Short problem:
Copy every line, leaving nothing out and adding nothing.

Supplied material:
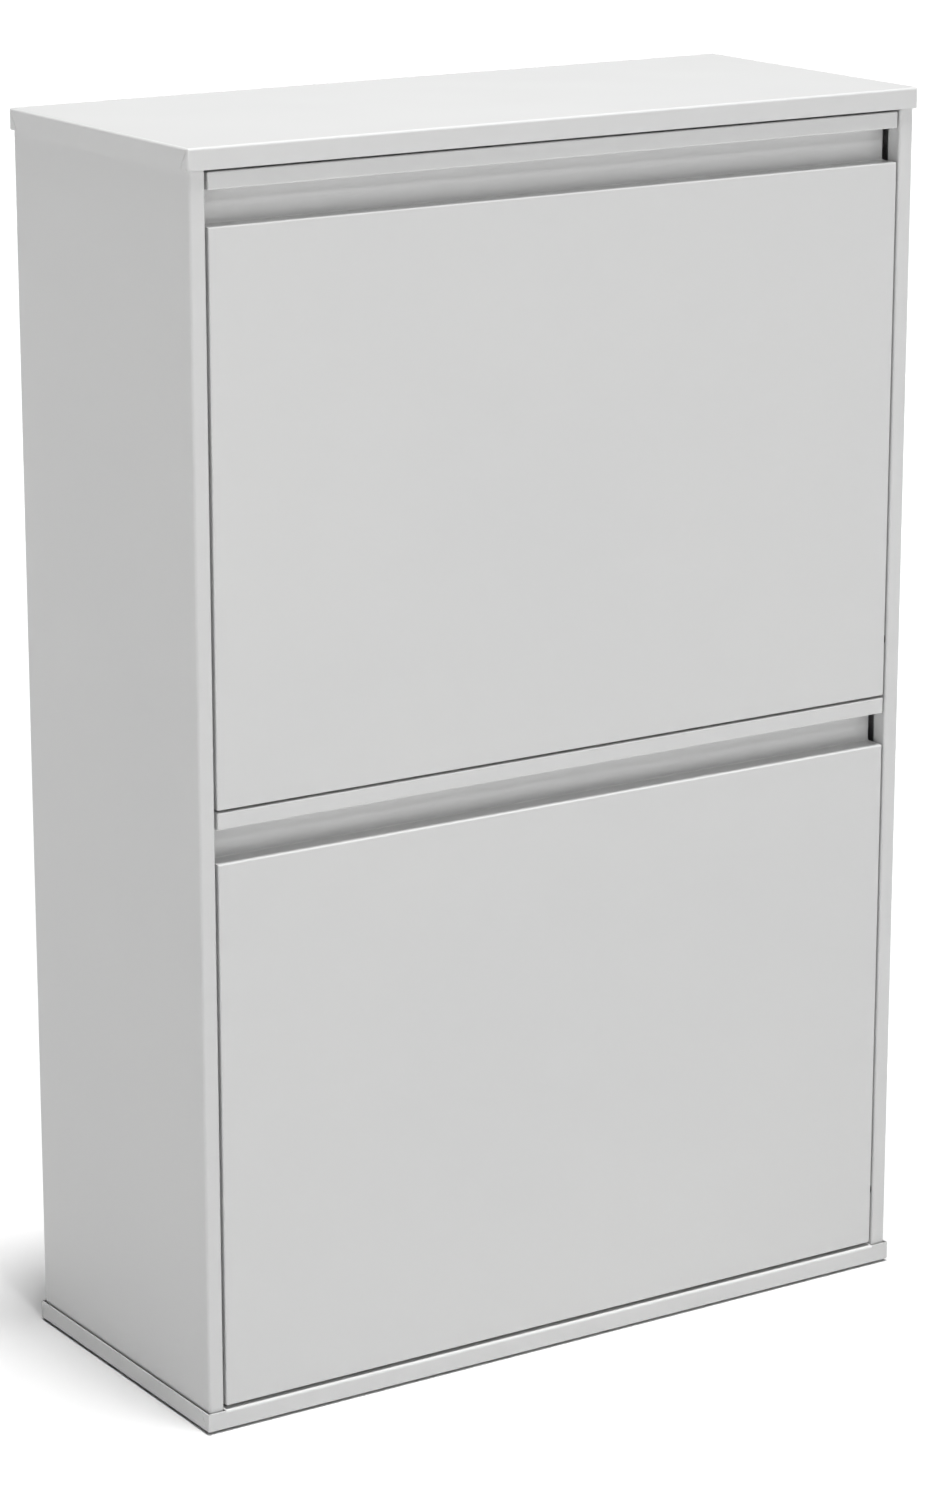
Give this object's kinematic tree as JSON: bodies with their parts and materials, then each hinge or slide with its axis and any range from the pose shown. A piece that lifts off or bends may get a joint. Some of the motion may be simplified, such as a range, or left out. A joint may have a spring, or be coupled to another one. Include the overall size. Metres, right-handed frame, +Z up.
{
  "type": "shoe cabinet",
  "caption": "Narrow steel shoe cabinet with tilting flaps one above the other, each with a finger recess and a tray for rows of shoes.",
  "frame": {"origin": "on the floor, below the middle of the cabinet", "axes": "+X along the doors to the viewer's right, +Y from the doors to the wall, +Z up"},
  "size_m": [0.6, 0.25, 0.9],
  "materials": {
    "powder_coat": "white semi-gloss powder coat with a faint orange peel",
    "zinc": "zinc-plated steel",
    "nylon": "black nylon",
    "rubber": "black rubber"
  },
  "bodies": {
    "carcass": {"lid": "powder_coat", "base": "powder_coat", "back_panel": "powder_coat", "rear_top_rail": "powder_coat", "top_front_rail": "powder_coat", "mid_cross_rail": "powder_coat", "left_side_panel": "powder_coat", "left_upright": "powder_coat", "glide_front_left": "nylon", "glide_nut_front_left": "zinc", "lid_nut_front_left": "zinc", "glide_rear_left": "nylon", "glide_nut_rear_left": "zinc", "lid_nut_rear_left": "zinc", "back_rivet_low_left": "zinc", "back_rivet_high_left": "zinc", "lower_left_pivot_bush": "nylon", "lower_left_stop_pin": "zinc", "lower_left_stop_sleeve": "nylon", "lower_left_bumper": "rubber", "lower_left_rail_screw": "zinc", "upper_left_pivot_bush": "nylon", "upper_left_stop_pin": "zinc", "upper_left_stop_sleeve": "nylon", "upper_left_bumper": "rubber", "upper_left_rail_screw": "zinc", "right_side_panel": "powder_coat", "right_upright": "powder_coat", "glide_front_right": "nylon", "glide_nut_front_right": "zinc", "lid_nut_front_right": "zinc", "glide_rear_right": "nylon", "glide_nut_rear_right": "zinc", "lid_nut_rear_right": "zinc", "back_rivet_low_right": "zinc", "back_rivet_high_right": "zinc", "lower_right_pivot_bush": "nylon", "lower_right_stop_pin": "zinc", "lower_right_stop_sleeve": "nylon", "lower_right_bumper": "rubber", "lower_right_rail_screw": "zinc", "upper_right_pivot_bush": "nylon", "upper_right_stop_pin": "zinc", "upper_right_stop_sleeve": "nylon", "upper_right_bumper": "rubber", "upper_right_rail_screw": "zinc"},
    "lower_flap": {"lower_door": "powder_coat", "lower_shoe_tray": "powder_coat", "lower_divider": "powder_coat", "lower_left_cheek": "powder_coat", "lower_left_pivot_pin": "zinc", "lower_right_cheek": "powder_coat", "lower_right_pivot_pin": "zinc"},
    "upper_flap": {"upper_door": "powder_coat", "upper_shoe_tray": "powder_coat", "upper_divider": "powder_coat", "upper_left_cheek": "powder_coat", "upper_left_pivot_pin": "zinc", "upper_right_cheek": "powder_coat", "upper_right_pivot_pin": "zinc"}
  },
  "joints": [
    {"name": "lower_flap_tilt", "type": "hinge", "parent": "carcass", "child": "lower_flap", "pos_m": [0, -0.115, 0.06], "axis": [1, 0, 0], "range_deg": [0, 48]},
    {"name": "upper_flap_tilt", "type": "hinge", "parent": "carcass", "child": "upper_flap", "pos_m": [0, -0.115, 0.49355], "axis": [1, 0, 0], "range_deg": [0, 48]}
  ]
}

Response to the task:
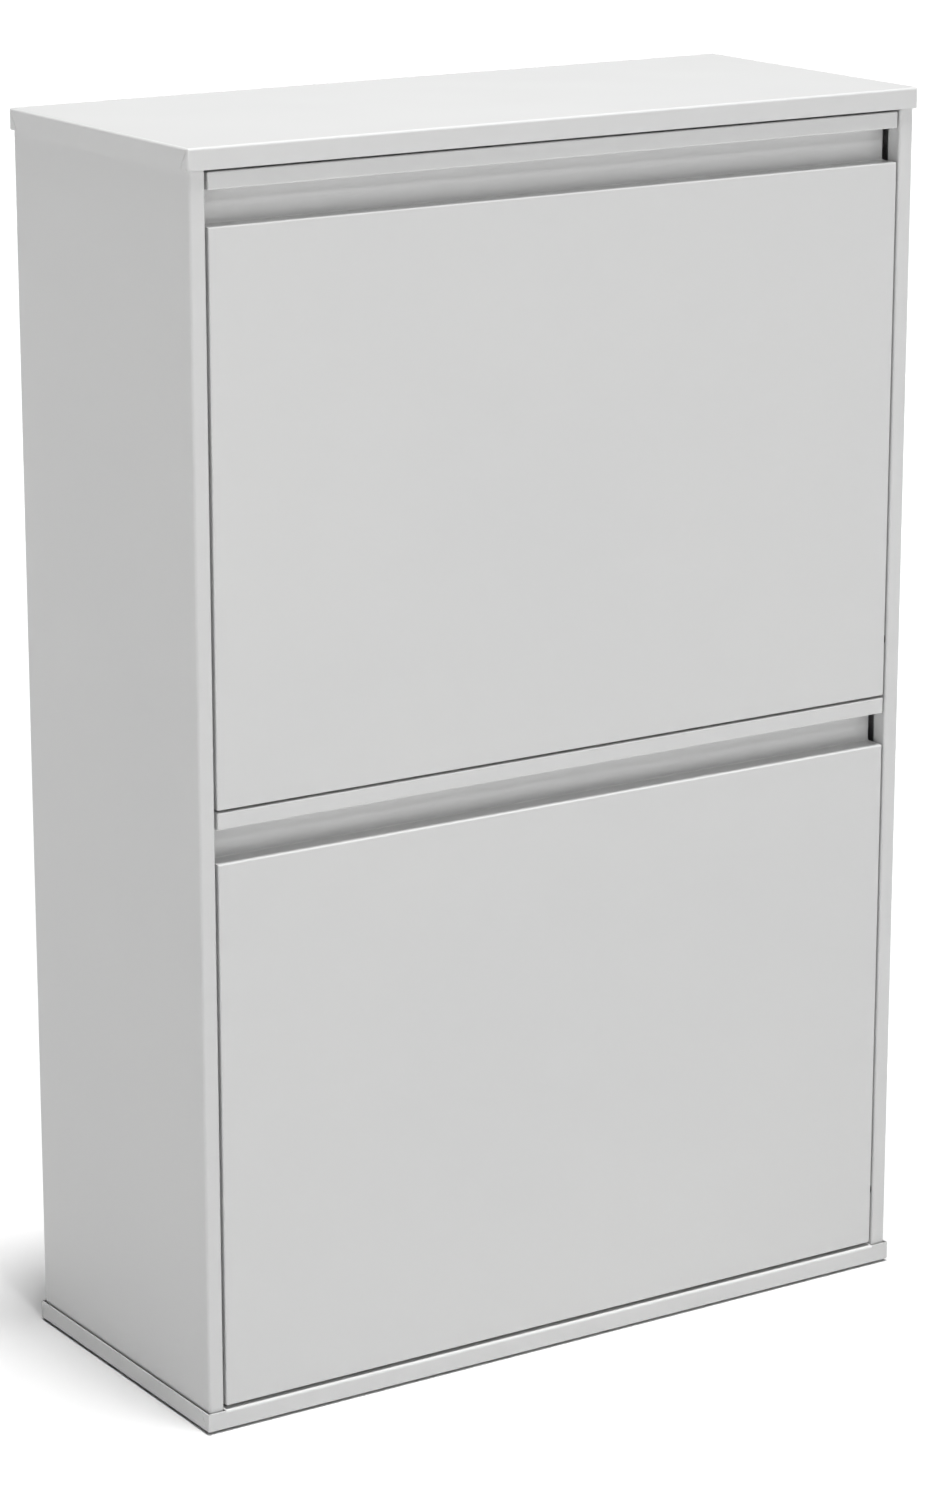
Give this object's kinematic tree as JSON: bodies with their parts and materials, then each hinge or slide with its axis and any range from the pose shown. A piece that lifts off or bends may get a joint. Some of the motion may be simplified, such as a range, or left out. A joint may have a spring, or be coupled to another one. Include the overall size. Metres, right-handed frame, +Z up.
{
  "type": "shoe cabinet",
  "caption": "Narrow steel shoe cabinet with tilting flaps one above the other, each with a finger recess and a tray for rows of shoes.",
  "frame": {"origin": "on the floor, below the middle of the cabinet", "axes": "+X along the doors to the viewer's right, +Y from the doors to the wall, +Z up"},
  "size_m": [0.6, 0.25, 0.9],
  "materials": {
    "powder_coat": "white semi-gloss powder coat with a faint orange peel",
    "zinc": "zinc-plated steel",
    "nylon": "black nylon",
    "rubber": "black rubber"
  },
  "bodies": {
    "carcass": {"lid": "powder_coat", "base": "powder_coat", "back_panel": "powder_coat", "rear_top_rail": "powder_coat", "top_front_rail": "powder_coat", "mid_cross_rail": "powder_coat", "left_side_panel": "powder_coat", "left_upright": "powder_coat", "glide_front_left": "nylon", "glide_nut_front_left": "zinc", "lid_nut_front_left": "zinc", "glide_rear_left": "nylon", "glide_nut_rear_left": "zinc", "lid_nut_rear_left": "zinc", "back_rivet_low_left": "zinc", "back_rivet_high_left": "zinc", "lower_left_pivot_bush": "nylon", "lower_left_stop_pin": "zinc", "lower_left_stop_sleeve": "nylon", "lower_left_bumper": "rubber", "lower_left_rail_screw": "zinc", "upper_left_pivot_bush": "nylon", "upper_left_stop_pin": "zinc", "upper_left_stop_sleeve": "nylon", "upper_left_bumper": "rubber", "upper_left_rail_screw": "zinc", "right_side_panel": "powder_coat", "right_upright": "powder_coat", "glide_front_right": "nylon", "glide_nut_front_right": "zinc", "lid_nut_front_right": "zinc", "glide_rear_right": "nylon", "glide_nut_rear_right": "zinc", "lid_nut_rear_right": "zinc", "back_rivet_low_right": "zinc", "back_rivet_high_right": "zinc", "lower_right_pivot_bush": "nylon", "lower_right_stop_pin": "zinc", "lower_right_stop_sleeve": "nylon", "lower_right_bumper": "rubber", "lower_right_rail_screw": "zinc", "upper_right_pivot_bush": "nylon", "upper_right_stop_pin": "zinc", "upper_right_stop_sleeve": "nylon", "upper_right_bumper": "rubber", "upper_right_rail_screw": "zinc"},
    "lower_flap": {"lower_door": "powder_coat", "lower_shoe_tray": "powder_coat", "lower_divider": "powder_coat", "lower_left_cheek": "powder_coat", "lower_left_pivot_pin": "zinc", "lower_right_cheek": "powder_coat", "lower_right_pivot_pin": "zinc"},
    "upper_flap": {"upper_door": "powder_coat", "upper_shoe_tray": "powder_coat", "upper_divider": "powder_coat", "upper_left_cheek": "powder_coat", "upper_left_pivot_pin": "zinc", "upper_right_cheek": "powder_coat", "upper_right_pivot_pin": "zinc"}
  },
  "joints": [
    {"name": "lower_flap_tilt", "type": "hinge", "parent": "carcass", "child": "lower_flap", "pos_m": [0, -0.115, 0.06], "axis": [1, 0, 0], "range_deg": [0, 48]},
    {"name": "upper_flap_tilt", "type": "hinge", "parent": "carcass", "child": "upper_flap", "pos_m": [0, -0.115, 0.49355], "axis": [1, 0, 0], "range_deg": [0, 48]}
  ]
}